During some downtime from the festival I wandered into one of the city's most famous churches and ended up deep in conversation with the priest. All I wanted to do was talk about the Byzantine murals. All he wanted was to warn me that proof of the imminent arrival on earth of the antichrist could be found in the fact that 90% of the England team competing in the European football championships in France were black.
Flat-out racism like that is rarer but not unknown among Bucharest's urban young, and Dragoș Rusu has worked hard to combat such attitudes. Rusu, the editor in chief at The Attic, has already staged half a dozen gigs featuring Outernational acts such as Indonesian outliers Senyawa, Praed of Lebanon and Paradise Bangkok International Molam Band. This has been through his DJ residency at Control Club, the only significant alternative venue in Bucharest to emerge still operating from the post-Colectiv chaos. The Outernational Days festival is an extension and expansion of this work, as he tries to build the momentum he says he has seen building around this very new scene.
But of course this is Bucharest, so things are tough.
Friday night headliners Konono no.1 from Democratic Republic Of Congo phone through on the Thursday to announce that they have been refused visas to enter Romania. And on Saturday morning new security measures at Brussels airport mean that Burkinabé act Baba Comandant & The Mandingo Band miss their flight, leaving a huge gap in that night's line-up. Idris Ackamoor & The Pyramids have made it from the USA, and Maurice Louca from Egypt compensates for the loss of Konono no.1 with a thrilling performance on the Friday night. But inevitably the absences cost the festival much of its cross-border scope.
What remained for the festival to do was focus on its other main aim: placing local manele music into an Outernational context.
Manele, which roughly translates as "the songs", is pure Outernational. Wander away from Bucharest's wealthier districts and it's the music blasting from every block of flats and from every taxi. It forms the background din in every market. It's somewhere between being Romania's punk and its hip hop, but with a cultural reach far closer to the latter than the former. And the guardians of Romanian culture hate it, not least because it is so closely associated with the Rroma community. It is there, rather than at members of the English football team, that most racism in Romania is directed.

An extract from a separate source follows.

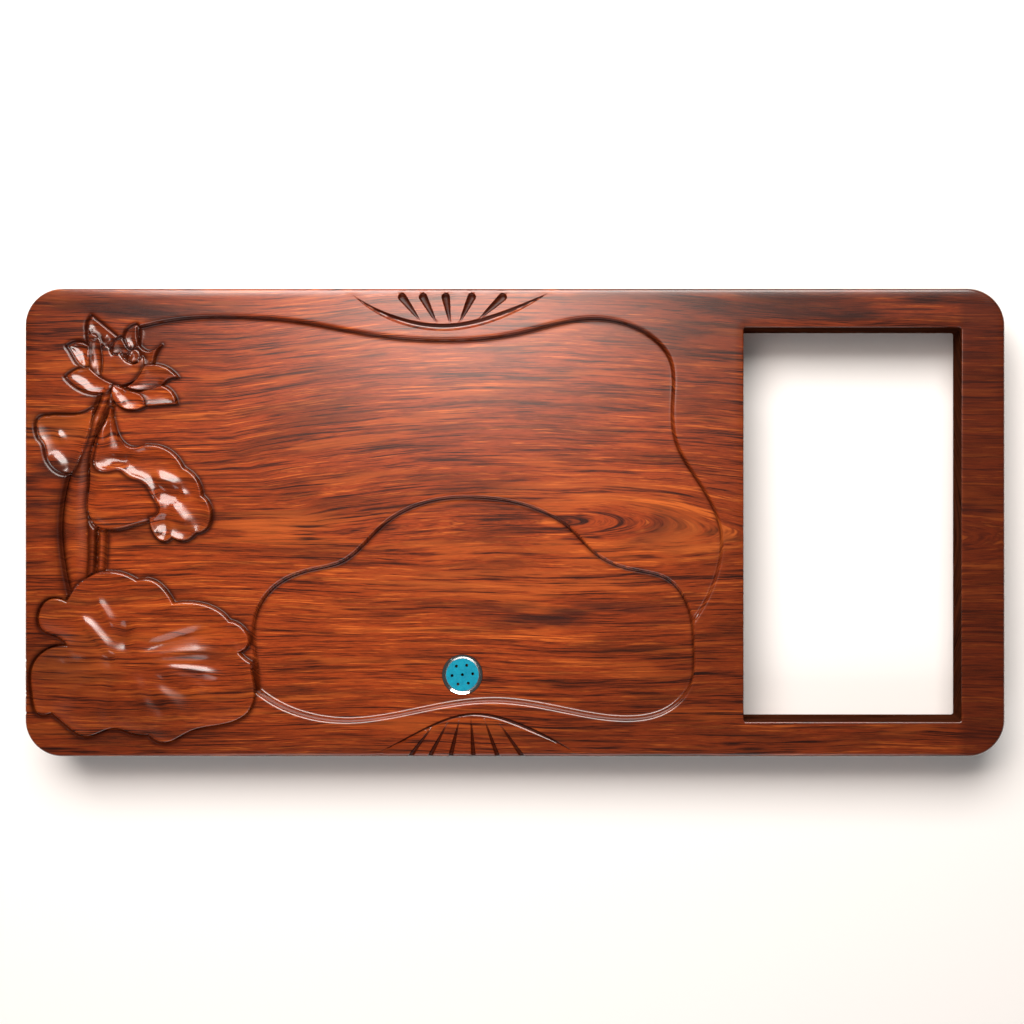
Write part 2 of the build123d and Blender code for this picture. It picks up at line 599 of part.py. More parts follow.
# Outlet elbow, which turns on the tube's end, and the ring that seals it
elbow_radius = tube_radius + swivel_clearance + elbow_wall
elbow_top = nut_bottom - elbow_gap
elbow_bottom = elbow_top - elbow_height
barb_z = elbow_bottom + barb_neck_radius + elbow_round
socket_floor = tube_end - hole_clearance
ring_z = elbow_top - ring_drop
barb_start = elbow_radius + barb_neck_length
with BuildPart() as outlet_elbow:
    with BuildSketch(Plane.XY.offset(elbow_bottom)):
        with Locations((drain_x, drain_y)):
            Circle(elbow_radius)
    extrude(amount=elbow_height)
    fillet(outlet_elbow.faces().sort_by(Axis.Z)[0].edges(), elbow_round)
    # Barbed tail along +Y
    with BuildSketch(Plane(origin=(drain_x, drain_y, barb_z), x_dir=(0, 1, 0), z_dir=(1, 0, 0))):
        with BuildLine():
            barb_length = (barb_reach - barb_start) / barb_count
            profile = [(0, 0), (0, barb_neck_radius)]
            profile += [(barb_start, barb_neck_radius), (barb_start, barb_root_radius)]
            for index in range(barb_count):
                crest = barb_start + index * barb_length + barb_length / 4
                profile += [(crest, barb_crest_radius), (crest + barb_length * 3 / 4, barb_root_radius)]
            profile += [(barb_reach, 0)]
            Polyline(*profile, close=True)
        make_face()
    revolve(axis=Axis((drain_x, drain_y, barb_z), (0, 1, 0)))
    # Socket for the tube, groove for the ring, and the waterway
    with BuildSketch(drain_plane):
        with BuildLine():
            groove = ring_section + swivel_clearance
            socket_radius = tube_radius + swivel_clearance
            Polyline((0, barb_z), (barb_bore, barb_z), (tube_bore, socket_floor),
                     (socket_radius, socket_floor), (socket_radius, ring_z - groove),
                     (socket_radius + 2 * groove, ring_z - groove),
                     (socket_radius + 2 * groove, ring_z + groove), (socket_radius, ring_z + groove),
                     (socket_radius, elbow_top + overrun), (0, elbow_top + overrun), close=True)
        make_face()
    revolve(axis=drain_axis, mode=Mode.SUBTRACT)
    with BuildSketch(Plane(origin=(drain_x, drain_y, barb_z), x_dir=(1, 0, 0), z_dir=(0, 1, 0))):
        Circle(barb_bore)
    extrude(amount=barb_reach + overrun, mode=Mode.SUBTRACT)
outlet_elbow.part.label = "outlet_elbow"
export_step(outlet_elbow.part, "parts/outlet_elbow.step")

with BuildPart() as elbow_ring:
    with BuildSketch(drain_plane):
        with Locations((tube_radius + 2 * swivel_clearance + ring_section, ring_z)):
            Circle(ring_section)
    revolve(axis=drain_axis)
elbow_ring.part.label = "elbow_ring"
export_step(elbow_ring.part, "parts/elbow_ring.step")

# Battens, all alike
batten_names = ["batten_left", "batten_middle", "batten_right"]
for name, place in zip(batten_names, batten_places):
    with BuildPart() as batten:
        with BuildSketch(Plane.XZ.offset(batten_setback - board_width / 2)):
            with BuildLine():
                Polyline((place - batten_mouth / 2, board_bottom), (place + batten_mouth / 2, board_bottom),
                         (place + batten_mouth / 2 + batten_flare, board_bottom + batten_depth),
                         (place - batten_mouth / 2 - batten_flare, board_bottom + batten_depth),
                         close=True)
            make_face()
        extrude(amount=batten_length)
        with Locations(Location((place, batten_y, board_bottom), (180, 0, 0))):
            CounterSinkHole(batten_screw_radius + screw_clearance,
                            batten_screw_head_radius + batten_screw_sink + screw_clearance, batten_depth, 90)
    batten.part.label = name
    export_step(batten.part, f"parts/{name}.step")


def flat_head_screw(radius, head_radius, length):
    """A countersunk screw, point up, with its head's face at the origin."""
    sink = head_radius - radius
    with BuildPart() as screw:
        with BuildSketch(Plane.XZ):
            with BuildLine():
                Polyline((0, 0), (head_radius, 0), (radius, sink), (radius, length - screw_point),
                         (screw_tip_radius, length), (0, length), close=True)
            make_face()
        revolve(axis=Axis.Z)
        with BuildSketch(Plane.XY):
            Rectangle(2 * recess_reach, 2 * recess_half_width)
            Rectangle(2 * recess_half_width, 2 * recess_reach)
        extrude(amount=recess_depth, mode=Mode.SUBTRACT)
    return screw.part


batten_screw = flat_head_screw(batten_screw_radius, batten_screw_head_radius, batten_screw_length)
with BuildPart() as batten_screws:
    with Locations(*[(place, batten_y, board_bottom + batten_screw_sink) for place in batten_places]):
        add(batten_screw)
batten_screws.part.label = "batten_screws"
export_step(batten_screws.part, "parts/batten_screws.step")

with BuildPart() as stile_bar:
    with BuildSketch(Plane.XY.offset(board_bottom)):
        with Locations((stile_x, 0)):
            RectangleRounded(bar_width, bar_length, bar_corner)
    extrude(amount=bar_thickness)
    with Locations(*[Location((x, y, board_bottom), (180, 0, 0)) for x, y in bar_spots]):
        CounterSinkHole(bar_screw_radius + screw_clearance, bar_screw_head_radius + screw_clearance,
                        bar_thickness, 90)
    with Locations((stile_x, foot_inset_y - board_width / 2, board_bottom),
                   (stile_x, board_width / 2 - foot_inset_y, board_bottom)):
        Cylinder(foot_screw_radius + hole_clearance, 2 * bar_thickness + overrun, mode=Mode.SUBTRACT)
stile_bar.part.label = "stile_bar"
export_step(stile_bar.part, "parts/stile_bar.step")

bar_screw = flat_head_screw(bar_screw_radius, bar_screw_head_radius, bar_screw_length)
with BuildPart() as stile_bar_screws:
    with Locations(*[(x, y, board_bottom) for x, y in bar_spots]):
        add(bar_screw)
stile_bar_screws.part.label = "stile_bar_screws"
export_step(stile_bar_screws.part, "parts/stile_bar_screws.step")

# Feet: a rubber cup held by a washer and a pan head screw
with BuildPart() as one_foot:
    with BuildSketch(Plane.XZ):
        with BuildLine():
            Polyline((foot_bore_radius, 0), (foot_sole_radius - foot_round, 0),
                     (foot_sole_radius, foot_round), (foot_radius, foot_height),
                     (foot_screw_radius + hole_clearance, foot_height),
                     (foot_screw_radius + hole_clearance, foot_bore_depth),
                     (foot_bore_radius, foot_bore_depth), close=True)
        make_face()
    revolve(axis=Axis.Z)
for name, (x, y) in foot_spots.items():
    with BuildPart() as foot:
        with Locations((x, y, 0)):
            add(one_foot.part)
    foot.part.label = name
    export_step(foot.part, f"parts/{name}.step")

with BuildPart() as foot_washers:
    with BuildSketch(Plane.XY.offset(foot_bore_depth - washer_cup_thickness)):
        with Locations(*foot_spots.values()):
            Circle(washer_cup_radius)
            Circle(foot_screw_radius + hole_clearance, mode=Mode.SUBTRACT)
    extrude(amount=washer_cup_thickness)
foot_washers.part.label = "foot_washers"
export_step(foot_washers.part, "parts/foot_washers.step")

with BuildPart() as foot_screw:
    with BuildSketch(Plane.XZ):
        with BuildLine():
            Polyline((0, -foot_screw_head_height),
                     (foot_screw_head_radius - foot_screw_head_round, -foot_screw_head_height),
                     (foot_screw_head_radius, foot_screw_head_round - foot_screw_head_height),
                     (foot_screw_head_radius, 0), (foot_screw_radius, 0),
                     (foot_screw_radius, foot_screw_length - screw_point),
                     (screw_tip_radius, foot_screw_length), (0, foot_screw_length), close=True)
        make_face()
    revolve(axis=Axis.Z)
    with BuildSketch(Plane.XY.offset(-foot_screw_head_height)):
        Rectangle(2 * recess_reach, 2 * recess_half_width)
        Rectangle(2 * recess_half_width, 2 * recess_reach)
    extrude(amount=recess_depth, mode=Mode.SUBTRACT)
with BuildPart() as foot_screws:
    with Locations(*[(x, y, foot_bore_depth - washer_cup_thickness) for x, y in foot_spots.values()]):
        add(foot_screw.part)
foot_screws.part.label = "foot_screws"
export_step(foot_screws.part, "parts/foot_screws.step")
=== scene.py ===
import json
import math

import bmesh
import bpy
import numpy as np
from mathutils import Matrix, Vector, kdtree
from mathutils.geometry import delaunay_2d_cdt


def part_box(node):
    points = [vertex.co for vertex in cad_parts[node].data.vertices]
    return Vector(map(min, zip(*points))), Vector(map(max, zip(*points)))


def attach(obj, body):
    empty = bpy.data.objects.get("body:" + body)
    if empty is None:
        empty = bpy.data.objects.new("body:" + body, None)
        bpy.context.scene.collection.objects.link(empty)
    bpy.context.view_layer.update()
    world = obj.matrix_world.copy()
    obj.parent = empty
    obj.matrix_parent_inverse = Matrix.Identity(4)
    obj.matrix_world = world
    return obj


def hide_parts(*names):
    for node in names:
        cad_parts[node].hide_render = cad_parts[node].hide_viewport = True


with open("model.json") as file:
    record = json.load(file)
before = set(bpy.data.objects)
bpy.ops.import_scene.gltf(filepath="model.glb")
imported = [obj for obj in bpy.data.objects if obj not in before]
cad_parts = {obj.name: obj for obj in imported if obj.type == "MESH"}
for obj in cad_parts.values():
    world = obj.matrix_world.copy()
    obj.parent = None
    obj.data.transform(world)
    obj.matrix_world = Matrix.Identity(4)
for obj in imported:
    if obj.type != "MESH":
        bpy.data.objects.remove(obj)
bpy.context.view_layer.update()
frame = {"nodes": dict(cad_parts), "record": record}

# The board is worked out in millimetres and put into the scene in metres
MM = 0.001


def box_of(node):
    """The low and the high corner of one of the frame's pieces, in millimetres."""
    return [[round(value / MM, 2) for value in corner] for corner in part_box(node)]


def middle_of(node, axis):
    """The middle of one of the frame's pieces along an axis, and half its length there."""
    low, high = [corner[axis] for corner in box_of(node)]
    return (low + high) / 2, (high - low) / 2


(_, _, BOTTOM), (_, _, TOP) = box_of("tray_board")
BOARD_LENGTH, BOARD_WIDTH = 2 * middle_of("tray_board", 0)[1], 2 * middle_of("tray_board", 1)[1]
# The carved field ends before the cut-out
FIELD_LENGTH = 660
CORNER, TOP_ROUND, BOTTOM_ROUND = 34, 3, 2
CUT_X, CUT_Y, CUT_LENGTH, CUT_WIDTH, CUT_CORNER, CUT_ROUND = 310, -2, 200, 362, 2, 1.2
RIM = (0, 0, BOARD_LENGTH, BOARD_WIDTH, CORNER)
CUT_OUT = (CUT_X, CUT_Y, CUT_LENGTH, CUT_WIDTH, CUT_CORNER)
BASIN_DEPTH, POND_DEPTH = 5, 10
LIP = COVE = 2.4
# Sunk ground beside the relief: its depth and reach
GROUND_DEPTH, GROUND_REACH = 2.3, 3.2
LEAF_GROUND_DEPTH, LEAF_GROUND_REACH = 2.8, 1.8
# A form's wall: how far its foot stands out, its run, and the foot's largest cove
FOOT_OUT, WALL_RUN, FOOT_COVE = 0.3, 0.45, 2.6
# Distances from outlines are worked out this far
REACH = 14
VEIN_HEIGHT, VEIN_SPREAD = 2.6, 1.9
# Fans: half width and depth of the cuts, and of the long arcs over them
GOUGE_HALF, GOUGE_DEPTH = 3.8, 2.2
RAY_HALF, RAY_DEPTH = 2.2, 1.6
REAR_ARC_HALF, FRONT_ARC_HALF, ARC_DEPTH = 3.4, 2.6, 2.2
# The mesh: rows nearer than the thinning merge, and the fill between them is fine only under the relief
THINNING = 0.22
FINE_PITCH, FINE_CLEAR, FINE_BOX = 2.3, 1.3, (-448, -200, -236, 195)
WIDE_PITCH, WIDE_CLEAR, WIDE_MARGIN = 8, 3.2, 4
RAY_SPAN = (-118, 26)
# Recesses for the pieces underneath, with a little play, cut past the board and past each other
OVERRUN, PLAY, SEAT_PLAY = 5, 0.15, 0.4
BELOW, BEHIND = BOTTOM - OVERRUN, BOARD_WIDTH / 2 + OVERRUN
DRAIN_X, drain_half = middle_of("drain_body", 0)
DRAIN_Y = middle_of("drain_body", 1)[0]
SEAT_RADIUS, SEAT_FLOOR = drain_half + SEAT_PLAY, box_of("drain_gasket")[0][2]
POCKET_RADIUS, POCKET_TOP = 46, box_of("drain_washer")[1][2]
BORE_RADIUS = 9.3
CHANNEL_HALF, CHANNEL_TOP = 10, 26
BATTENS, BATTEN_NECK = ("batten_left", "batten_middle", "batten_right"), 18
DOVETAIL_NECK, DOVETAIL_WIDE = BATTEN_NECK + PLAY, middle_of("batten_left", 0)[1] + PLAY
DOVETAIL_FRONT, DOVETAIL_TOP = box_of("batten_left")[0][1], box_of("batten_left")[1][2] + PLAY
BAR_X, bar_half = middle_of("stile_bar", 0)
BAR_WIDTH, BAR_LENGTH = 2 * (bar_half + PLAY), 2 * (middle_of("stile_bar", 1)[1] + PLAY)
BAR_CORNER, BAR_TOP = 3, box_of("stile_bar")[1][2]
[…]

Manele is the offspring of lăutari, born in part out of communist Romania's friendly relations with assorted Middle Eastern countries in the 80s. Fraternal exchanges of factory staff were undertaken and people returned with tapes of the music from their temporary homes in Egypt, Libya and Iraq. It was through exposure to these that Dan Armeanca, the undoubted headliner of Outernational Days, is generally held to have invented manele. Armeanca, a bandleader performing traditional lăutari at weddings and parties, received tapes from relatives working as builders in the middle east and incorporated those sounds in his music. Then, after 1989, eager Romanian musicians went on shopping expeditions to Istanbul and returned with casio keyboards, all programmed with oriental or middle eastern preset rhythms.
Incorporating those synths and those sounds changed the whole dynamics of lăutari, reducing the size of bands from the sometimes huge Rroma tarafs down to as little as two or three people, as well as simultaneously easternising the music and reducing the complexity of the arrangements. This in turn led to more and more bands being formed which were easier and cheaper to book, resulting in a phenomenon akin to the whole wedding music boom around the eastern Mediterranean.
The assertive orientalism of the new music they created, coupled with the fact that it was often sung in the Rroma tongue, rather than in Romanian, appalled cultural commentators, who after the 1989 revolution were mostly either nativist or westward-looking. As with punk or gangster rap, the first manele boom in the early-to-mid 90s saw vigorous campaigns to get the music removed from radio and TV, or even to have it banned altogether. But that couldn't stop the performances continuing at weddings and parties. This wasn't music that existed to be broadcast, or commodified, it was just the soundtrack of the good times in people's lives and so became inescapable. Indeed in its infancy manele was as likely to be called "muzica de petrecere", or "party music".
Inviting Dan Armeanca, newly returned to Romania after several years living in Canada, to headline the Saturday night of this event is a huge step both in terms of recognising manele's place in the global currents of music and culture, but also of re-integrating this despised form into the Romanian cultural scene. Where the former is concerned, Armeanca's performance, as well as that of other manele-influenced Romanian acts such as Khidja, Miti Novomatic & Marius Vișinescu, and Raze de Soare is a triumph. Likewise back at Control Club in the small hours, where manele evangelist Paul Breazu's Paradaiz Tape Mașina project is mixing up rare old recordings of manele's cradle cries, and taking the roof off the place. Hearing that stuff has a powerful effect of reminding one just how far east one has come. Something that much of Bucharest works hard to try and make you forget.
And (re-)integrating manele into the arts scene, if not the actual mainstream? This being Bucharest, it was tough. Ticket sales were reasonable but not stellar, suggesting just how difficult a sell both Outernational in general and manele in particular remain to the city's festival-going types. And these were pretty much the only people in attendance. The bulk of the festival took place in the courtyard of a derelict factory close to Bucharest's main Rroma districts of Rahova and Ferentari. On leaving the venue at the end of each day to go to one of the after-parties either at Control Club or at a terrace in a nearby park one passed through a vast flower market staffed almost entirely by local Rroma traders, many listening to manele while they work. But within the venues it was hard to identify much if any Rroma presence among the crowd of hip, middle class new media professionals. Maybe they just don't want to join in.
But Dragoș makes it plain that he's not giving up. Several more Outernational gigs are imminent, starting with Cairo's Dwarfs Of East Agouza in a few weeks. And those gigs are being lined up for new venues that are slowly starting to establish themselves in time for the great rush indoors that will accompany the start of Bucharest's cruel winter. And he's already planning Outernational Days 2 for next year, with – he promises – a more Sahelian and west African feel. Visas and airport security permitting. A little more luck with headline acts actually arriving and a bit more success engaging with a more diverse audience could see a good festival turning into a great one.